ツール・ド・フランス特別バージョンのマルセイユ産石けん

スタートとゴールごとに自治体が運営協力し、それが23日間続くツール・ド・フランスは絶好のキャンペーン機会でもある。だからツール・ド・フランスを招致する条件として、それはいろいろあるとは思うが、「ジャーナリストの集まるサルドプレスのトイレに必ずペーパータオルあるいはクリーンドライ(ハンドドライヤー)を置くこと、という義務が盛り込まれる。公共施設などでは既存設備としてこの条件をクリアするところもあるが、芝生の上に大型テントを仮設したようなサルドプレスは屋外レンタルトイレが置かれるケースもある。それでも手洗いの水道とその横にはペーパータオルが必ず置かれる。それが義務だからだ。

石けんは1kg単位7ユーロ(1000円)で量り売りされている

感心したのはツール・ド・フランスの名を冠した世界初の大会、ツール・ド・フランスさいたまクリテリウムでもサルドプレスとなったさいたまスーパーアリーナのトイレにもペーパータオルが置かれていた。

「へー、ここまでツール・ド・フランスと同じなんだ」とボクだけがニンマリしたのである。

ツール・ド・フランスさいたまクリテリウムが開催される、さいたまスーパーアリーナにもハンドタオルが置かれていた

クリーンドライはフランスではかなり普及している。例えば高速道路の休憩所。トイレとベンチしかない施設もあるが、そんなあずまやのようなトイレにも手洗い水道とシャボンとクリーンドライがセットになった設備が完備されている。これだけ整っていれば手がビショビショになるくらいまできれいに洗って、熱風で水気を吹き飛ばしてしまえるから気軽に手洗いできる。

クリーンドライ導入のメリットはペーパータオルのような紙ゴミを一切出さないので森林資源に優しいとされる(再生紙を使用している場合が多いので必ずしも環境破壊につながるとは言えない)。特にフランスに設置されているクリーンドライはものすごく強力で、30秒から1分あれば完全に手が乾く。よく見かけたのがダイソン社製のもので、とてつもないパワーを発揮する。皮膚がマシンに接触してしまったらヤケドをするような勢いだ。

マルセイユ石けんは多様なフレーバーが販売されている

パワーの源は当然のことながら電気だ。フランスは世界有数の原子力大国であり、近隣国に電力を輸出するほどの余裕があるので、コスト面においてはそれほど問題にはならない。この国は広い大地が主なので水力発電があまり期待できないのである。

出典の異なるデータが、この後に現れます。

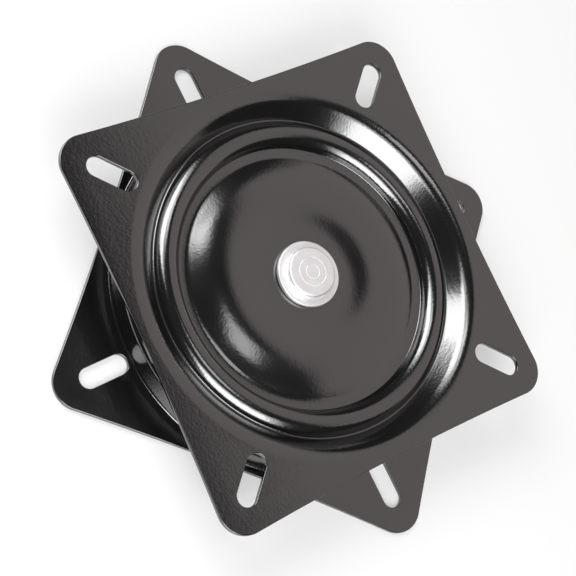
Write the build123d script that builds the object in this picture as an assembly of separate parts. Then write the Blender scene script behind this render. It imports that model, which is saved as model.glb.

だからといって原子力発電がいいのと言っているわけではなく、最近は風力発電の巨大な風車が立ち並ぶ光景をよく目にするようになった。 そして最後に特筆したいのはフランス人の省エネ精神。ホテルやオフィスの廊下やトイレには一定時間が経過すると消灯するスイッチがほとんどだ。過程でも無駄な家電製品の付けっぱなしはしない。それでいて手洗い後は強力パワーのクリーンドライ。うーん、メリハリが効いているね。